● **WRITTEN REQUEST**
Produce a verbatim copy of the entries listed below.

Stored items
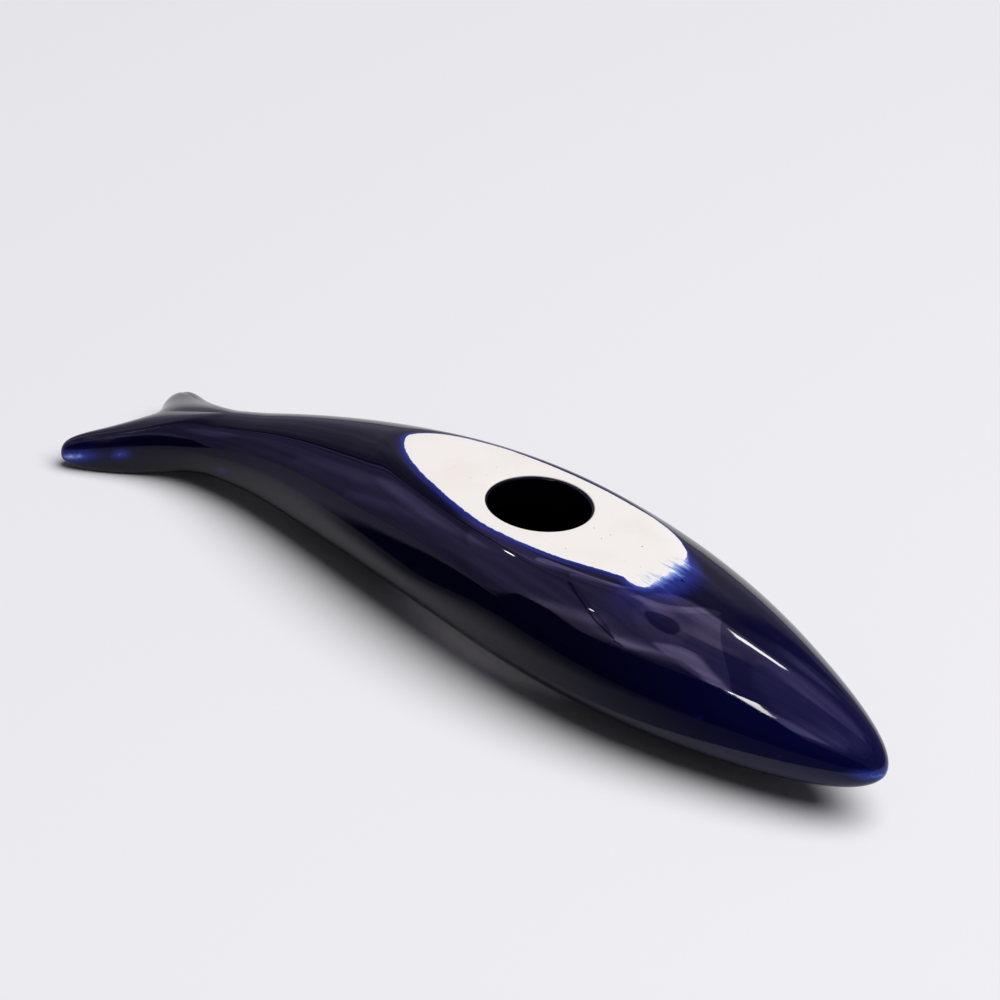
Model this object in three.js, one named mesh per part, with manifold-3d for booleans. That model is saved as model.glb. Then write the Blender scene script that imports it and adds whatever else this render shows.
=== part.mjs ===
// Ceramic sardine figurine: a hollow slip-cast fish under cobalt glaze, inside and out.
// It lies on its domed side, with the flat bare foot patch and the pour hole on top.
// Millimetres, +Z up, nose towards +X. The origin is on the table under the middle of the fish.

import * as THREE from "three";
import { mergeVertices } from "three/addons/utils/BufferGeometryUtils.js";
import Module from "manifold-3d";

// The glazed body, station by station from the nose to the waist in front of the tail.
// behind is the distance back from the nose tip, half is the half width, and the rest are heights above the
// table: top is the foot side before it is flattened, parting is the mould line, under is the domed side.
const NOSE_HEIGHT = 9.7;
const BODY = [
  { behind: 0, half: 0, top: NOSE_HEIGHT, parting: NOSE_HEIGHT, under: NOSE_HEIGHT },
  { behind: 6, half: 5.8, top: 15.4, parting: 10.2, under: 5.1 },
  { behind: 20, half: 11.6, top: 19.9, parting: 11.5, under: 2.2 },
  { behind: 42, half: 17.2, top: 23.8, parting: 13.6, under: 0.5 },
  { behind: 68, half: 17.3, top: 26.3, parting: 14.6, under: 0.2 },
  { behind: 90, half: 14.1, top: 24.5, parting: 13.3, under: 1.5 },
  { behind: 110, half: 9.3, top: 19.7, parting: 11, under: 1.9 },
  { behind: 129, half: 6.4, top: 12.7, parting: 7.9, under: 1.8 },
];
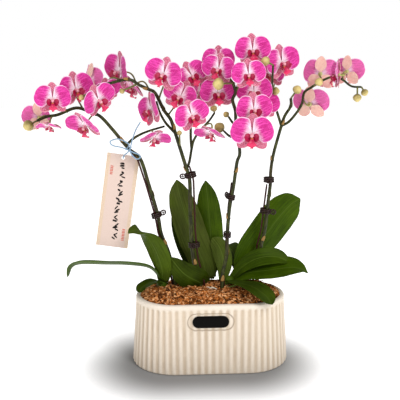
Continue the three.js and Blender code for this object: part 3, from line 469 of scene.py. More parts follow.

● **SOLUTION BELOW**
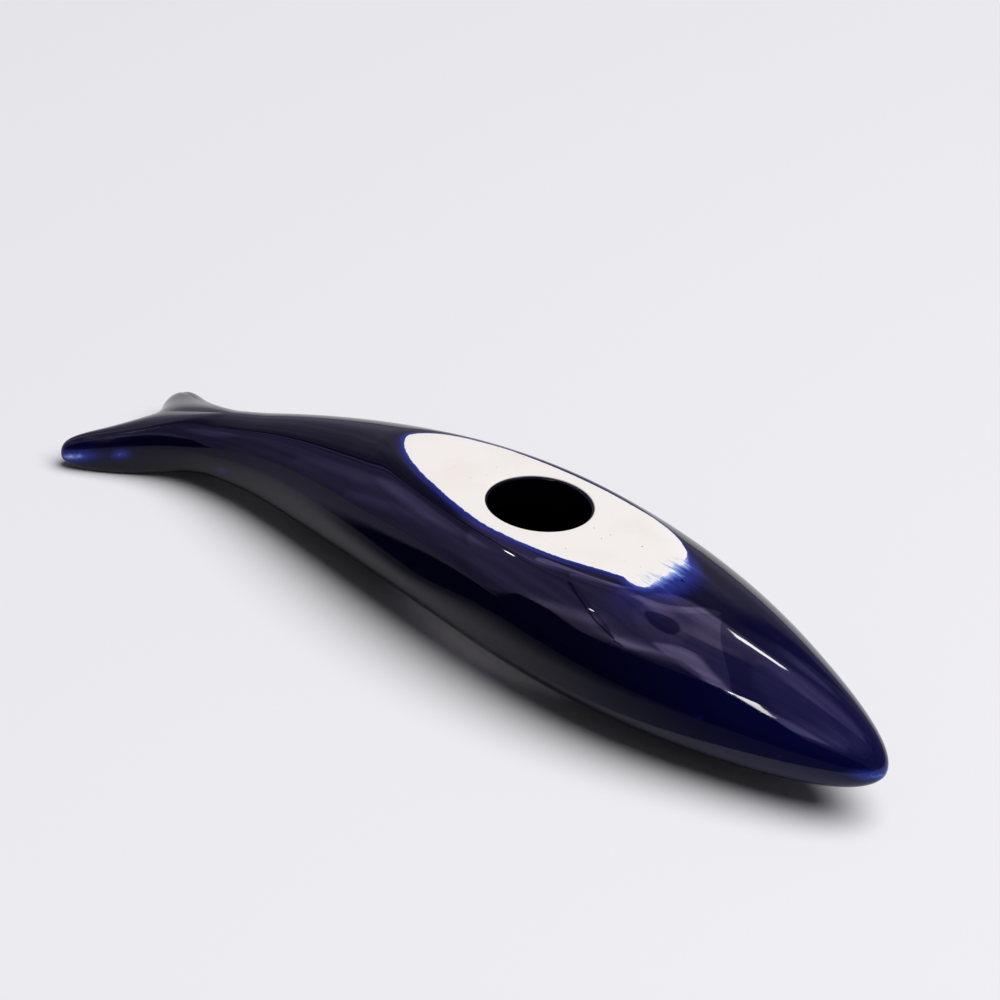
Model this object in three.js, one named mesh per part, with manifold-3d for booleans. That model is saved as model.glb. Then write the Blender scene script that imports it and adds whatever else this render shows.
=== part.mjs ===
// Ceramic sardine figurine: a hollow slip-cast fish under cobalt glaze, inside and out.
// It lies on its domed side, with the flat bare foot patch and the pour hole on top.
// Millimetres, +Z up, nose towards +X. The origin is on the table under the middle of the fish.

import * as THREE from "three";
import { mergeVertices } from "three/addons/utils/BufferGeometryUtils.js";
import Module from "manifold-3d";

// The glazed body, station by station from the nose to the waist in front of the tail.
// behind is the distance back from the nose tip, half is the half width, and the rest are heights above the
// table: top is the foot side before it is flattened, parting is the mould line, under is the domed side.
const NOSE_HEIGHT = 9.7;
const BODY = [
  { behind: 0, half: 0, top: NOSE_HEIGHT, parting: NOSE_HEIGHT, under: NOSE_HEIGHT },
  { behind: 6, half: 5.8, top: 15.4, parting: 10.2, under: 5.1 },
  { behind: 20, half: 11.6, top: 19.9, parting: 11.5, under: 2.2 },
  { behind: 42, half: 17.2, top: 23.8, parting: 13.6, under: 0.5 },
  { behind: 68, half: 17.3, top: 26.3, parting: 14.6, under: 0.2 },
  { behind: 90, half: 14.1, top: 24.5, parting: 13.3, under: 1.5 },
  { behind: 110, half: 9.3, top: 19.7, parting: 11, under: 1.9 },
  { behind: 129, half: 6.4, top: 12.7, parting: 7.9, under: 1.8 },
];
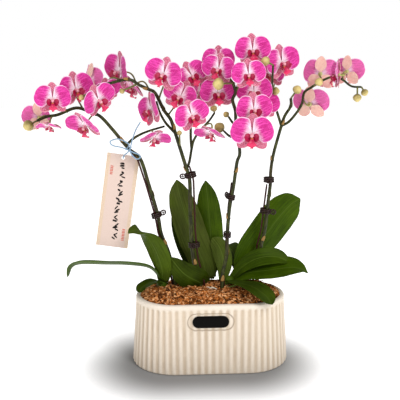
Continue the three.js and Blender code for this object: part 3, from line 469 of scene.py. More parts follow.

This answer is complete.